§ WHAT TO WORK ON:
Please output the data below exactly as given, starting at its first line and stopping after the line that contains "import * as THREE from 'three';".

--------

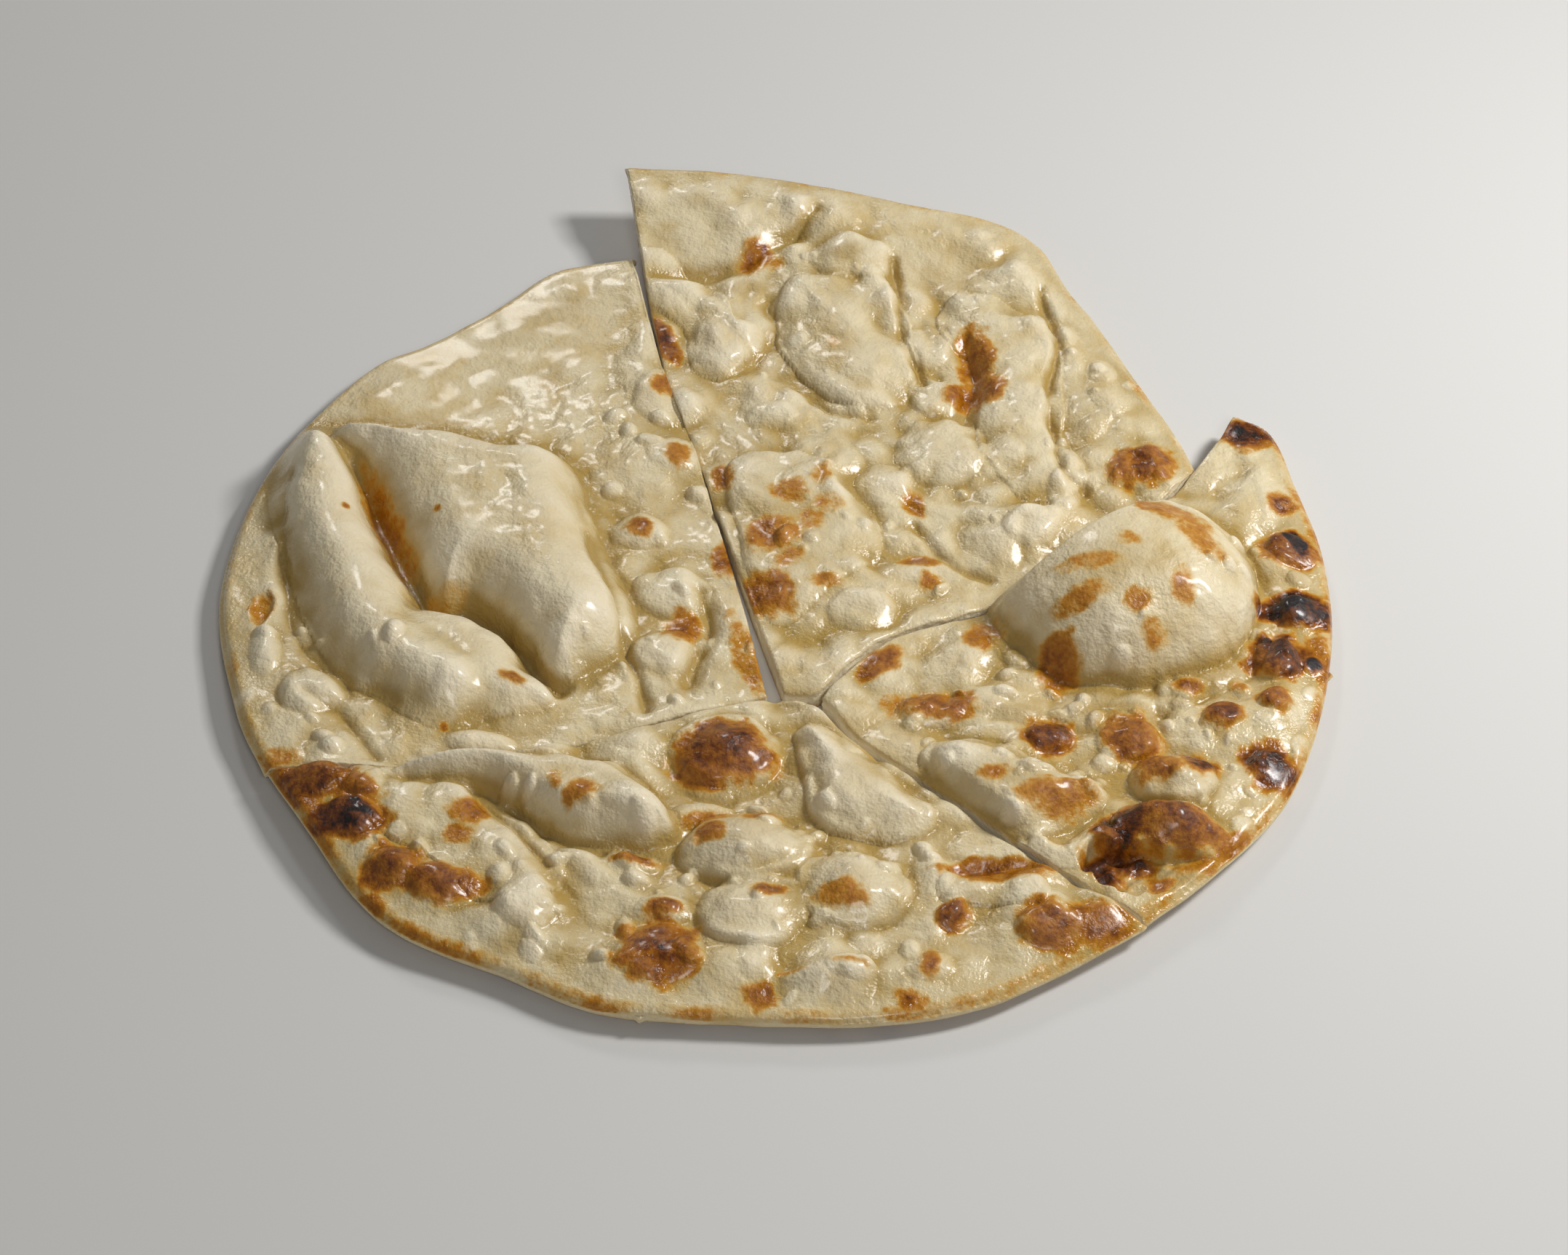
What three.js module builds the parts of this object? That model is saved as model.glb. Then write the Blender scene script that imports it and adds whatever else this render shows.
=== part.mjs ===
// A naan bread: one round of leavened dough, slapped on the wall of a tandoor, brushed with butter
// and cut crosswise into four quarters that still lie together as one loaf.
// Millimetres, +Z up. The cook's side is -Y, and the middle of the underside lies flat at Z = 0.
// Each quarter is one closed solid: a blistered top, a cut or baked edge, and an underside that is
// flat in the middle and rises a little towards the rim.
import * as THREE from 'three';

// Driving dimensions
const MIDDLE = new THREE.Vector2(0, -10); // the middle of the round, which rims are measured from
const DOUGH = 5; // thickness of plain dough between the blisters
const RIM = 3.6; // thickness of the dough at the baked rim
const RIM_BAND = 16; // how far in from the rim the dough thins
const CUT_EDGE = 4.8; // thickness of the dough along a cut
const CUT_BAND = 9; // how far in from a cut the blisters flatten
const FLAT_SHARE = 0.6; // share of the radius inside which the underside lies flat
const CURL = 1.6; // how suddenly the underside leaves the table: 1 is a straight slope
const SHOULDER = 1.3; // how full a dome is: 1 is a plain paraboloid
const TO_ORIGIN = new THREE.Vector3(1, 1.4, 0); // brings the middle of the loaf's box to X = Y = 0
const CELLS = 20; // grid cells along each side of a quarter
const SAMPLES = 100; // points along a curve when the nearest one is looked for

// Places on a cut are [x, y]. Places on a rim are [angle in degrees, radius, lift of the underside],
// turning about MIDDLE. Both cuts start at the quarter's tip, and the rim runs from the end of
// firstCut, anticlockwise seen from above, to the end of secondCut.
// A dome is { at, half: [half length, half width], turn in degrees, rise } and a roll is a rounded
// ridge { along, half, rise } that follows a curve.
const leftQuarter = {
  name: 'left_quarter',
  colour: '#e3cda0',
  firstCut: [[-3, -52], [-11, -14], [-18, 16], [-24.5, 44], [-34, 76], [-45, 125]],
  secondCut: [[-3, -52], [-22, -58.5], [-46, -67], [-79, -74.5], [-101, -78.5], [-130.5, -79]],
  rim: [[108, 143, 6], [117, 147, 5], [126, 142, 4], [136, 143, 3], [144, 148, 3], [162, 150, 3],
    [181, 150, 3], [198, 148, 4], [208, 148, 4]],
  domes: [
    { at: [-76, 2], half: [56, 35], turn: -52, rise: 13 }, // the puffed pillow
    { at: [-80, 84], half: [34, 26], turn: 20, rise: 3 },
    { at: [-34, 60], half: [15, 24], turn: 15, rise: 4 },
    { at: [-30, -2], half: [14, 30], turn: 12, rise: 3.5 },
    { at: [-22, -36], half: [16, 14], turn: 0, rise: 3 },
    { at: [-112, -66], half: [16, 10], turn: -20, rise: 3.5 },
  ],
  rolls: [{ along: [[-119, 46], [-133, 20], [-130, -20], [-112, -47], [-84, -60]], half: 15, rise: 8 }],
};

const backQuarter = {
  name: 'back_quarter',
  colour: '#ead7ae',
  firstCut: [[1.5, -51], [10, -51], [17, -43], [31, -30], [63, -15.5], [94, 7.5], [116, 32.5]],
  secondCut: [[1.5, -51], [-6.5, -22], [-17, 18], [-24, 46], [-33, 78], [-46, 157]],
  rim: [[20, 123.7, 5], [28, 126, 5], [35, 128, 6], [42, 133, 6], [49, 140, 7], [55, 147, 8],
    [61, 159, 9], [67, 162.5, 10], [76, 160, 12], [84, 161, 14], [92, 165, 15], [98, 168, 16],
    [105.5, 173, 17]],
  domes: [
    { at: [14, 84], half: [26, 24], turn: 0, rise: 6 },
    { at: [-14, 94], half: [14, 16], turn: 0, rise: 4 },
    { at: [24, 122], half: [10, 8], turn: 0, rise: 3 },
    { at: [44, 86], half: [14, 20], turn: 0, rise: 4 },
    { at: [64, 66], half: [13, 36], turn: 6, rise: 5 },
    { at: [46, 40], half: [16, 18], turn: 0, rise: 4 },
    { at: [102, 33], half: [9, 8], turn: 0, rise: 3 },
    { at: [6, 8], half: [18, 32], turn: 14, rise: 4 },
    { at: [34, 12], half: [14, 12], turn: 0, rise: 3.5 },
    { at: [20, -26], half: [12, 11], turn: 0, rise: 3 },
  ],
  rolls: [],
};

const rightQuarter = {
  name: 'right_quarter',
  colour: '#e6cf9c',
  firstCut: [[11.5, -54], [21, -67.5], [34, -80], [48, -94], [68, -113], [90, -129]],
  secondCut: [[11.5, -54], [18, -44], [32, -31], [64, -16.5], [95, 6.5], [119, 35], [130, 55]],
  rim: [[-53, 149, 4], [-44, 149, 4], [-32, 150.5, 3], [-20, 149.5, 3], [-8, 149, 3], [4, 148.5, 4],
    [14, 148, 5], [22, 150, 6], [26.6, 145, 6]],
  domes: [
    { at: [97, -19], half: [38, 34], turn: 16, rise: 22 }, // the great blown bubble
    { at: [61, -90], half: [21, 15], turn: -10, rise: 8 },
    { at: [84, -108], half: [20, 11], turn: 10, rise: 6 }, // the burst blister
    { at: [41, -56], half: [22, 13], turn: 20, rise: 3 },
    { at: [101, -83], half: [12, 10], turn: 0, rise: 5 },
    { at: [90, -68], half: [8, 7], turn: 0, rise: 4 },
    { at: [138, -2], half: [9, 10], turn: 0, rise: 4 },
    { at: [136, -40], half: [10, 9], turn: 0, rise: 4 },
  ],
  rolls: [],
};

const frontQuarter = {
  name: 'front_quarter',
  colour: '#e4cc9b',
  firstCut: [[1, -53], [-22, -59.7], [-46, -68.2], [-79, -75.7], [-101, -79.8], [-129.5, -80.4]],
  secondCut: [[1, -53], [9.5, -57], [19, -69.5], [33, -81], [47, -95], [67.4, -114], [89, -130]],
  rim: [[208.5, 147.4, 5], [218, 148, 6], [227, 152, 5], [234, 153, 4], [244, 150, 3], [254, 152, 3],
    [266, 149.5, 3], [278, 151, 3], [288, 152, 3], [297, 150, 3], [306.6, 149.7, 4]],
  domes: [
    { at: [-64, -92], half: [42, 13], turn: -12, rise: 8 }, // the long crescent bubble
    { at: [-14, -72], half: [25, 14], turn: 10, rise: 8 }, // the toasted bubble by the tip
    { at: [-8, -106], half: [19, 12], turn: -6, rise: 7 },
    { at: [23, -90], half: [15, 17], turn: -30, rise: 7 },
    { at: [18, -121], half: [15, 12], turn: 0, rise: 6 },
    { at: [-8, -130], half: [13, 9], turn: 0, rise: 4 },
    { at: [-29, -141], half: [14, 8], turn: -6, rise: 4 },
    { at: [-112, -86], half: [12, 10], turn: -40, rise: 5 },
    { at: [-94, -113], half: [11, 9], turn: -50, rise: 4 },
    { at: [64, -128], half: [14, 8], turn: 36, rise: 4 },
  ],
  rolls: [],
};

const smooth = THREE.MathUtils.smoothstep;
const plan = (places) => places.map(([x, y]) => new THREE.Vector2(x, y));

// Each place on a rim becomes a point of a curve whose height is the lift of the underside there.
function rimCurve(places) {
  const points = places.map(([degrees, radius, lift]) => {
    const angle = THREE.MathUtils.degToRad(degrees);
    return new THREE.Vector3(
      MIDDLE.x + radius * Math.cos(angle), MIDDLE.y + radius * Math.sin(angle), lift);
  });
  return new THREE.CatmullRomCurve3(points, false, 'centripetal');
}

// Fills the four-sided patch between the two cuts and the two halves of the rim.
function patch(quarter) {
  const first = new THREE.SplineCurve(plan(quarter.firstCut));
  const second = new THREE.SplineCurve(plan(quarter.secondCut));
  const rim = rimCurve(quarter.rim);
  const flat = (point) => new THREE.Vector2(point.x, point.y);
  const tip = first.getPointAt(0);
  const ends = [flat(rim.getPointAt(0)), flat(rim.getPointAt(1)), flat(rim.getPointAt(0.5))];
  return (u, v) => {
    const place = new THREE.Vector2();
    place.addScaledVector(first.getPointAt(u), 1 - v);
    place.addScaledVector(flat(rim.getPointAt(1 - u / 2)), v);
    place.addScaledVector(second.getPointAt(v), 1 - u);
    place.addScaledVector(flat(rim.getPointAt(v / 2)), u);
    place.addScaledVector(tip, -(1 - u) * (1 - v));
    place.addScaledVector(ends[0], -u * (1 - v));
    place.addScaledVector(ends[1], -(1 - u) * v);
    place.addScaledVector(ends[2], -u * v);
    return place;
  };
}

function domeRise(dome, place) {
  const away = place.clone().sub(new THREE.Vector2(...dome.at));
  away.rotateAround(new THREE.Vector2(), -THREE.MathUtils.degToRad(dome.turn));
  const share = (away.x / dome.half[0]) ** 2 + (away.y / dome.half[1]) ** 2;
  return share < 1 ? dome.rise * (1 - share) ** SHOULDER : 0;
}

function rollRise(roll, place) {
  const spine = new THREE.SplineCurve(plan(roll.along)).getSpacedPoints(SAMPLES);
  const away = Math.min(...spine.map((point) => point.distanceTo(place)));
  return roll.rise * (1 - smooth(away, 0, roll.half));
}

// The underside's height: nothing in the middle, the rim's own lift at the rim.
function underside(rim, place) {
  const away = place.clone().sub(MIDDLE);
  const reach = away.length();
  let nearest = rim[0];
  let least = Infinity;
  for (const point of rim) {
    const gap = Math.abs(angleBetween(away, new THREE.Vector2(point.x, point.y).sub(MIDDLE)));
    if (gap < least) [nearest, least] = [point, gap];
  }
  const radius = Math.hypot(nearest.x - MIDDLE.x, nearest.y - MIDDLE.y);
  const share = THREE.MathUtils.clamp((reach / radius - FLAT_SHARE) / (1 - FLAT_SHARE), 0, 1);
  return nearest.z * share ** CURL;
}

function angleBetween(a, b) {
  return Math.atan2(a.cross(b), a.dot(b));
}

function thickness(quarter, place, toCut, toRim) {
  let top = DOUGH;
  for (const dome of quarter.domes) top = Math.max(top, DOUGH + domeRise(dome, place));
  for (const roll of quarter.rolls) top = Math.max(top, DOUGH + rollRise(roll, place));
  const byRim = THREE.MathUtils.lerp(RIM, top, Math.sqrt(smooth(toRim, 0, RIM_BAND)));
  return THREE.MathUtils.lerp(Math.min(CUT_EDGE, byRim), byRim, smooth(toCut, 0, CUT_BAND));
}

// Builds the closed solid: a grid of top points, the same grid below, and a wall round the edge.
function quarterGeometry(quarter) {
  const placeAt = patch(quarter);
  const rim = rimCurve(quarter.rim).getSpacedPoints(SAMPLES);
  const cuts = [quarter.firstCut, quarter.secondCut].flatMap(
    (cut) => new THREE.SplineCurve(plan(cut)).getSpacedPoints(SAMPLES));
  const side = CELLS + 1;
  const top = [];
  const bottom = [];
  for (let j = 0; j < side; j += 1) {
    for (let i = 0; i < side; i += 1) {
      const place = placeAt(i / CELLS, j / CELLS);
      const toCut = Math.min(...cuts.map((point) => point.distanceTo(place)));
      const toRim = Math.min(...rim.map((point) => Math.hypot(point.x - place.x, point.y - place.y)));
      const low = underside(rim, place);
      bottom.push(place.x, place.y, low);
      top.push(place.x, place.y, low + thickness(quarter, place, toCut, toRim));
    }
  }
  const index = [];
  const below = side * side;
  for (let j = 0; j < CELLS; j += 1) {
    for (let i = 0; i < CELLS; i += 1) {
      const a = j * side + i;
      const [b, c, d] = [a + 1, a + side + 1, a + side];
      index.push(a, b, c, a, c, d);
      index.push(below + a, below + c, below + b, below + a, below + d, below + c);
    }
  }
  const edge = [];
  for (let i = 0; i < CELLS; i += 1) edge.push(i);
  for (let j = 0; j < CELLS; j += 1) edge.push(j * side + CELLS);
  for (let i = CELLS; i > 0; i -= 1) edge.push(CELLS * side + i);
  for (let j = CELLS; j > 0; j -= 1) edge.push(j * side);
  edge.forEach((a, k) => {
    const b = edge[(k + 1) % edge.length];
    index.push(a, below + a, below + b, a, below + b, b);
  });
  const geometry = new THREE.BufferGeometry();
  geometry.setAttribute('position', new THREE.Float32BufferAttribute([...top, ...bottom], 3));
  geometry.setIndex(index);
  geometry.computeVertexNormals();
  return geometry;
}

function quarterMesh(quarter) {
  const crust = new THREE.MeshStandardMaterial({ color: quarter.colour, roughness: 0.45, metalness: 0 });
  const mesh = new THREE.Mesh(quarterGeometry(quarter), crust);
  mesh.name = quarter.name;
  return mesh;
}

const naan = new THREE.Group();
naan.name = 'naan';
for (const quarter of [leftQuarter, backQuarter, rightQuarter, frontQuarter]) {
  naan.add(quarterMesh(quarter));
}
naan.position.copy(TO_ORIGIN);

export default naan;
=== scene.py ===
"""Naan bread, cut into four quarters that lie together, as a Blender add-on.

Each quarter starts as a square slab, added and extruded in edit mode, and is then pressed to its
plan and sculpted: bubbles, rolls, creases and small blisters are laid on the top, the rim is
rounded, and the cut faces keep their crumb. The browning, the butter, the painted shade in the
hollows and the painted light on the raised tops are written on the mesh as attributes, which
the crust's material reads.
"""

import math

import bpy
import numpy as np
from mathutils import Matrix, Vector


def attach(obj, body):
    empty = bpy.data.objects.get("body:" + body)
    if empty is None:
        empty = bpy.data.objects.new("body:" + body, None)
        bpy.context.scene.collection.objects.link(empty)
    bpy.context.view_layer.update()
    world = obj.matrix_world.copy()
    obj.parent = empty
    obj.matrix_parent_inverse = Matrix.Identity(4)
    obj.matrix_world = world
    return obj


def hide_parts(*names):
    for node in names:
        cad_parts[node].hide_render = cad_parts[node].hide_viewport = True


bl_info = {
    "name": "Naan Bread",
    "version": (1, 0, 0),
    "blender": (4, 5, 0),
    "location": "3D View > Sidebar > Naan",
    "description": "Models a naan that is cut into four quarters, around its packed CAD frame",
    "category": "Add Mesh",
}

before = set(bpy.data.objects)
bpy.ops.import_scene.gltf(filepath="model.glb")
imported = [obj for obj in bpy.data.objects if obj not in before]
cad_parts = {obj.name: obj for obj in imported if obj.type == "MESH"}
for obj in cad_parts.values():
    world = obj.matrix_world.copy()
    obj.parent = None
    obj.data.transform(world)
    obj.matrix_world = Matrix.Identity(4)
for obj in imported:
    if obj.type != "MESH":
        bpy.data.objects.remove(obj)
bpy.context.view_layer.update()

# All shaping is done in millimetres, in the plan that the quarters below are given in.
MM = 0.001
MIDDLE = np.array([0.0, -10.0])  # the middle of the round, which rims are measured from
TO_ORIGIN = np.array([1.0, 1.4])  # brings the middle of the loaf's box to X = Y = 0

CELLS = 128  # cells along each side of the slab before its top is divided once more
FINE = 2 * CELLS  # cells along each side of the finished top
RINGS = 5  # rings of wall faces round the slab; the upper ones are divided with the top

FLAT_SHARE = 0.6  # share of the radius inside which the underside lies flat
CURL = 1.6  # how suddenly the underside leaves the table
THINNEST = 2.0  # the least height that is left where valleys and creases meet
CRUMB_LEFT = 1.2  # the least height that is left under a burst bubble

SMALL_RISE = 5  # a bubble lower than this rides on whatever lies under it
GREAT_RISE = 12  # a bubble higher than this has steeper sides
SOFT_JOIN = 3.0  # how wide the valley beside a puff or a roll is rounded
SHARP_JOIN = 1.6  # how wide the valley beside a bubble is rounded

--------

§ COMPLETE ANSWER:
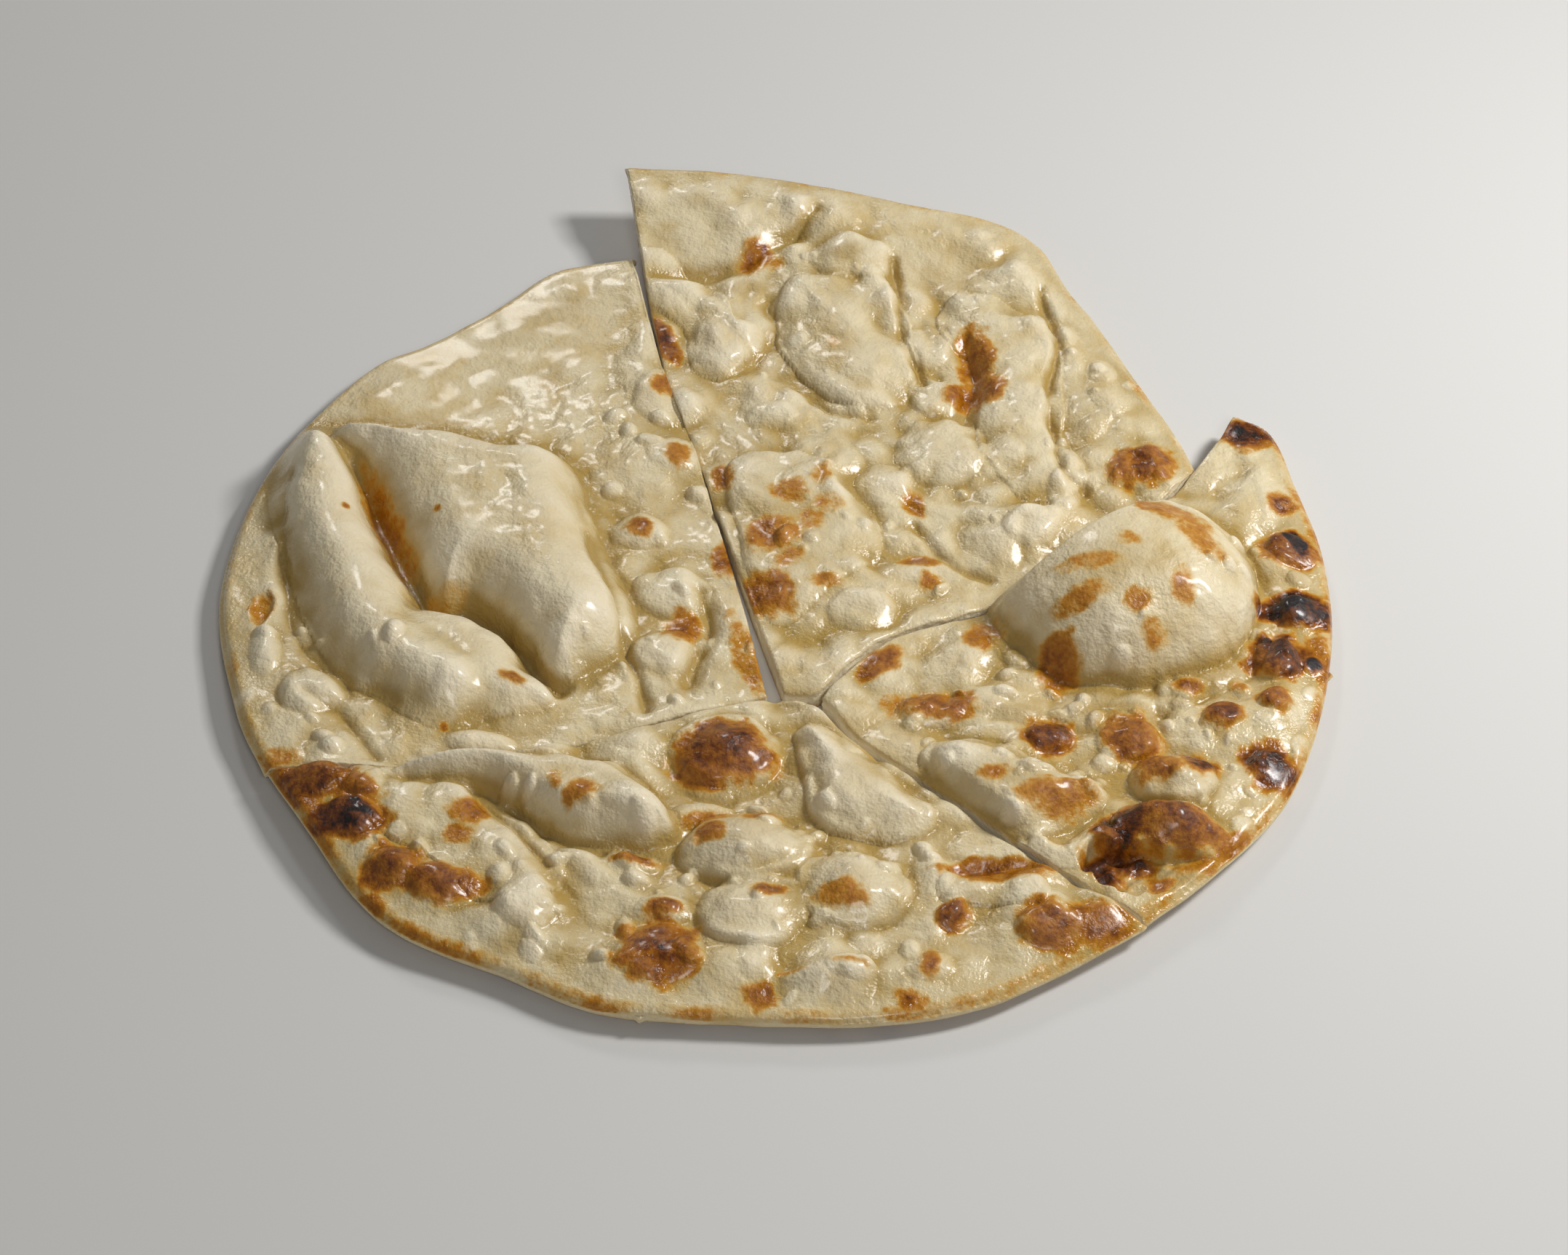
What three.js module builds the parts of this object? That model is saved as model.glb. Then write the Blender scene script that imports it and adds whatever else this render shows.
=== part.mjs ===
// A naan bread: one round of leavened dough, slapped on the wall of a tandoor, brushed with butter
// and cut crosswise into four quarters that still lie together as one loaf.
// Millimetres, +Z up. The cook's side is -Y, and the middle of the underside lies flat at Z = 0.
// Each quarter is one closed solid: a blistered top, a cut or baked edge, and an underside that is
// flat in the middle and rises a little towards the rim.
import * as THREE from 'three';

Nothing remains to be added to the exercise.